Tais nuances são inexistentes na adaptação longa-metragem de Cat Person. Dirigido e por Susanna Fogel e escrito por Michelle Ashford, o filme coloca Emilia Jones (No Ritmo do Coração) no papel de Margot, uma estudante universitária de 20 anos que começa a flertar com Robert, um homem de 33 anos vivido por Nicholas Braun (Succession), após um breve encontro no cinema onde ela trabalha. Durante dois terços de sua duração, Cat Person segue fielmente a escrita de Roupenian; das mensagens de texto divertidas ao encontros beirando, simultaneamente, comédias românticas e constrangimentos inescapáveis. Nesse tempo, vemos Margot e Robert num vai-não-vai que constantemente nos coloca numa corda bamba entre a vontade de shippar, o impulso de mandar a garota correr e a culpa por aparentemente julgar de forma precipitada as intenções do rapaz.
Robert é desajeitado e nem sempre percebe seus erros. Boa parte da genialidade de Roupenian, porém, vem quando a escritora encontra até nesses supostos equívocos honestos o potencial de ultrapassar uma linha perigosa. O texto termina com uma palavra violenta, encerrando qualquer dúvida sobre Robert sem cair em clichês ou banalidades.
Cat Person, o filme, não confia nesse poder. Ao longo dos dois primeiros atos, o roteiro insiste em comentar, em tempo real, cada desdobramento. Talvez sem confiar na capacidade da audiência de observar Robert como alguém fofo, possivelmente perigoso, mas provavelmente só desprovido de tato. Ashford adiciona diversas notas de rodapé para sublinhar as diferentes interpretações de cada situação.

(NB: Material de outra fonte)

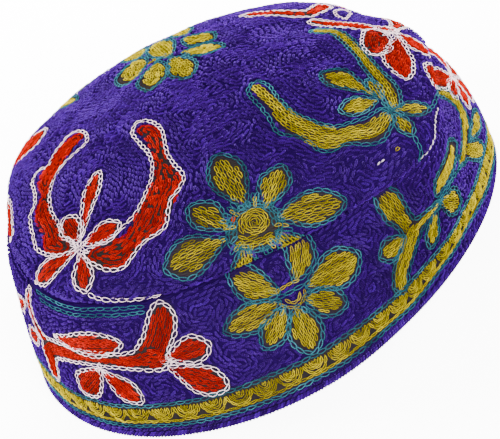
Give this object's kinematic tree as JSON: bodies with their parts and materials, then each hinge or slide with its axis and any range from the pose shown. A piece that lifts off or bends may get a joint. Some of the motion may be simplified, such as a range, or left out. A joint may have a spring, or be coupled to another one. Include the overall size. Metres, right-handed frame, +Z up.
{
  "type": "bukharan kippah",
  "caption": "Soft domed cloth cap with an upright band and an overcast hem, covered in chain-stitch flowers and branches, resting on its open rim.",
  "frame": {"origin": "centre of the cap's bounding box, at the foot of the hem", "axes": "+Z up through the crown, -Y to the front of the cap, +X to its right"},
  "size_m": [0.1914, 0.1948, 0.075],
  "materials": {
    "crown": "cotton chain stitch on dark cotton cloth",
    "side_band": "cotton chain stitch on dark cotton cloth",
    "hem_edge": "overcast cotton thread"
  },
  "bodies": {
    "root": {"crown": "crown", "side_band": "side_band", "hem_edge": "hem_edge"}
  },
  "joints": []
}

A imaginação de Margot é um fator na obra original, mas a maneira com a qual o texto do filme realiza cada medo e ansiedade da personagem, algo intensificado pela abordagem de suspense e até terror implementada por Fogel em diversas sequências, drena o longa-metragem de qualquer sutileza ou profundidade.
A própria escalação de Braun serve para dificultar a nossa capacidade de se envolver intelectualmente com Cat Person. Inseparável do primo Greg de Succession, ele pende demais para a estranheza e vergonha alheia, e mesmo quando a química com Jones — cuja performance encontra o equilíbrio tão necessário para essa adaptação — se torna visível, não há a ambiguidade para tornar esse estudo sobre as dinâmicas modernas de relações românticas e sexuais intrigante, divertido ou até perturbador.
Bom, esse último adjetivo pode, com certeza, ser aplicado ao terceiro ato. Criado inteiramente para o filme, ele nos mostra as consequências da poderosa e sombria última palavra do conto, uma feia e tenebrosa mensagem de texto enfatizada por Fogel através de um close-up no celular de Margot, mas cujo impacto é neutralizado pelos erros do filme.
Abandonando qualquer vislumbre de realidade e lógica, a conclusão de Cat Person desmascara as falhas da diretora e roteirista antes maquiadas pelo poder inerente à criação de Roupenian. Através de decisões cada vez mais inexplicáveis, o filme se perde numa tempestade de reducionismos e exageros. Se no texto original as diversas maneiras de ler um gesto ou frase deixavam as revelações mais potentes, aqui temos uma adaptação totalmente focada em segurar nossa mão até esvaziar cada momento possivelmente interessante desse potencial.